Я боюсь, что железное иго внешнего однообразия наложило рабскую печать на наши плечи, что дух бесцветной благопристойности еще пребывает в нас. Нас смущает и беспокоит малейшее разногласие между конгрегациями даже по второстепенным вопросам; а в то же время, вследствие своей ревности в притеснениях и медлительности в освобождении любой порабощенной части истины из тисков традиции, мы нерадиво держим истину раздельно от истины, что является самым жестоким из всех разделений и разъединении. Мы не замечаем, что, стремясь всеми силами к строгому внешнему формализму, опять можем впасть в состояние грубого покорного невежества, в неподвижную, мертвую массу из «дерева, сена, соломы»[41], скованную и застывшую, которая будет гораздо более способствовать быстрому вырождению церкви, чем множество незначительных расколов.

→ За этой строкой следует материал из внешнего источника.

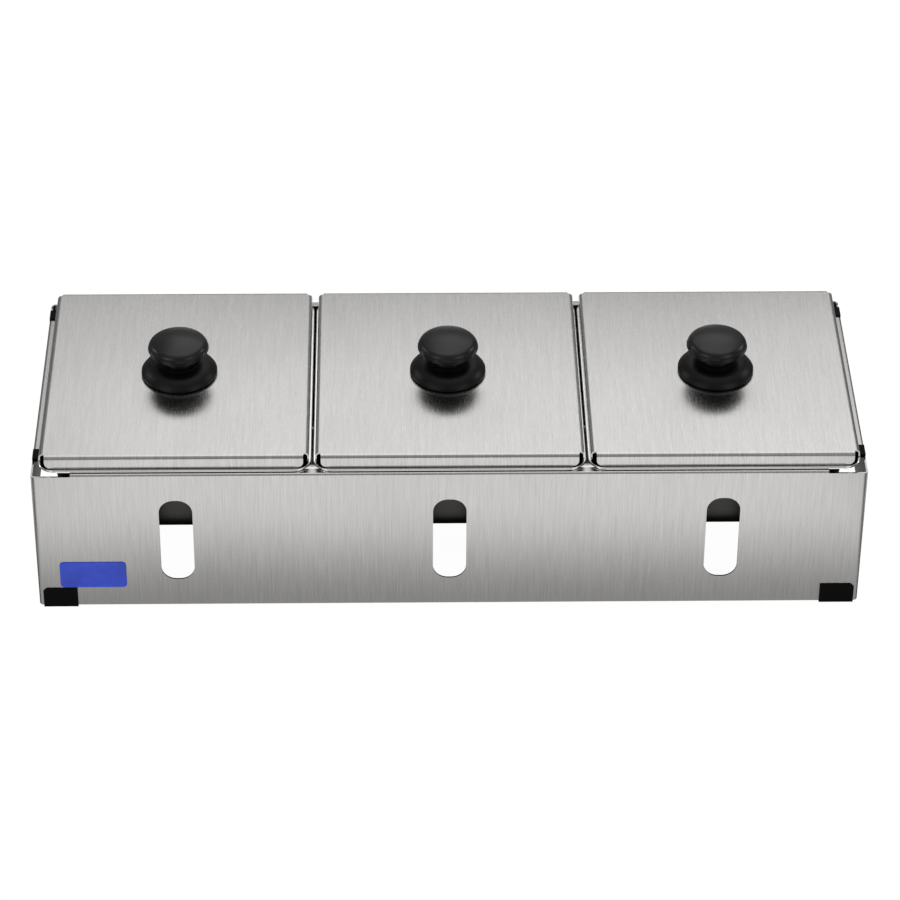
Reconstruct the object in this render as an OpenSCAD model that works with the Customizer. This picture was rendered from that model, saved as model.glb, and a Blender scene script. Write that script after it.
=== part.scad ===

Я говорю это не потому, чтобы одобрял каждый легкомысленный раскол, или чтобы смотрел на все в церкви как на золото, серебро и драгоценные камни: для человека невозможно отделить пшеницу от плевелов, хорошую рыбу от прочего улова; это должно быть делом ангелов в конце света. Но если все не могут держаться одинаковых убеждений, то кто досмотрит, чтобы они таковых держались? В таком случае, без сомнения, гораздо благотворнее, благоразумнее и согласнее с христианским учением относиться с терпимостью ко многим, чем подвергать принуждению всех. Я не считаю возможным терпеть папизм, как явное суеверие, которое, искореняя все религии и гражданские власти, само, поэтому подлежит искоренению, однако не иначе, как испытав предварительно все средства любви и сострадания для убеждения и возвращения слабых и заблудших. Равным образом ни один закон, который не стремится прямо к беззаконию, не может допустить того, что нечестиво или, безусловно, противно вере или добрым нравам. Но я имею в виду не это, я говорю о тех соседских разногласиях или, лучше сказать, о том безразличии к некоторым пунктам учения и дисциплины, которые хотя и могут быть многочисленны, но не должны нарушать единство духа, если только мы сможем соединиться друг с другом узами мира.
39
В подлиннике coat and conduct, средневековый налог на обмундирование и перевозку войск; данегельт или данегельд (буквально «датские деньги») — налог, взимавшийся в Англии в X–XII вв. (первоначально для откупа от завоевателей-датчан, потом на военные нужды). Нобль — старинная английская монета.
40
Роберт Гревилл, лорд Брук (1608–1643) — активный сторонник парламента, погибший за полтора года до выхода в свет «Ареопагитики». Его книга, о которой говорит Мильтон — «Рассуждение, раскрывающее природу епископства», — была опубликована в 1641 г.
41
1-е Послание к Коринфянам, 3, 12.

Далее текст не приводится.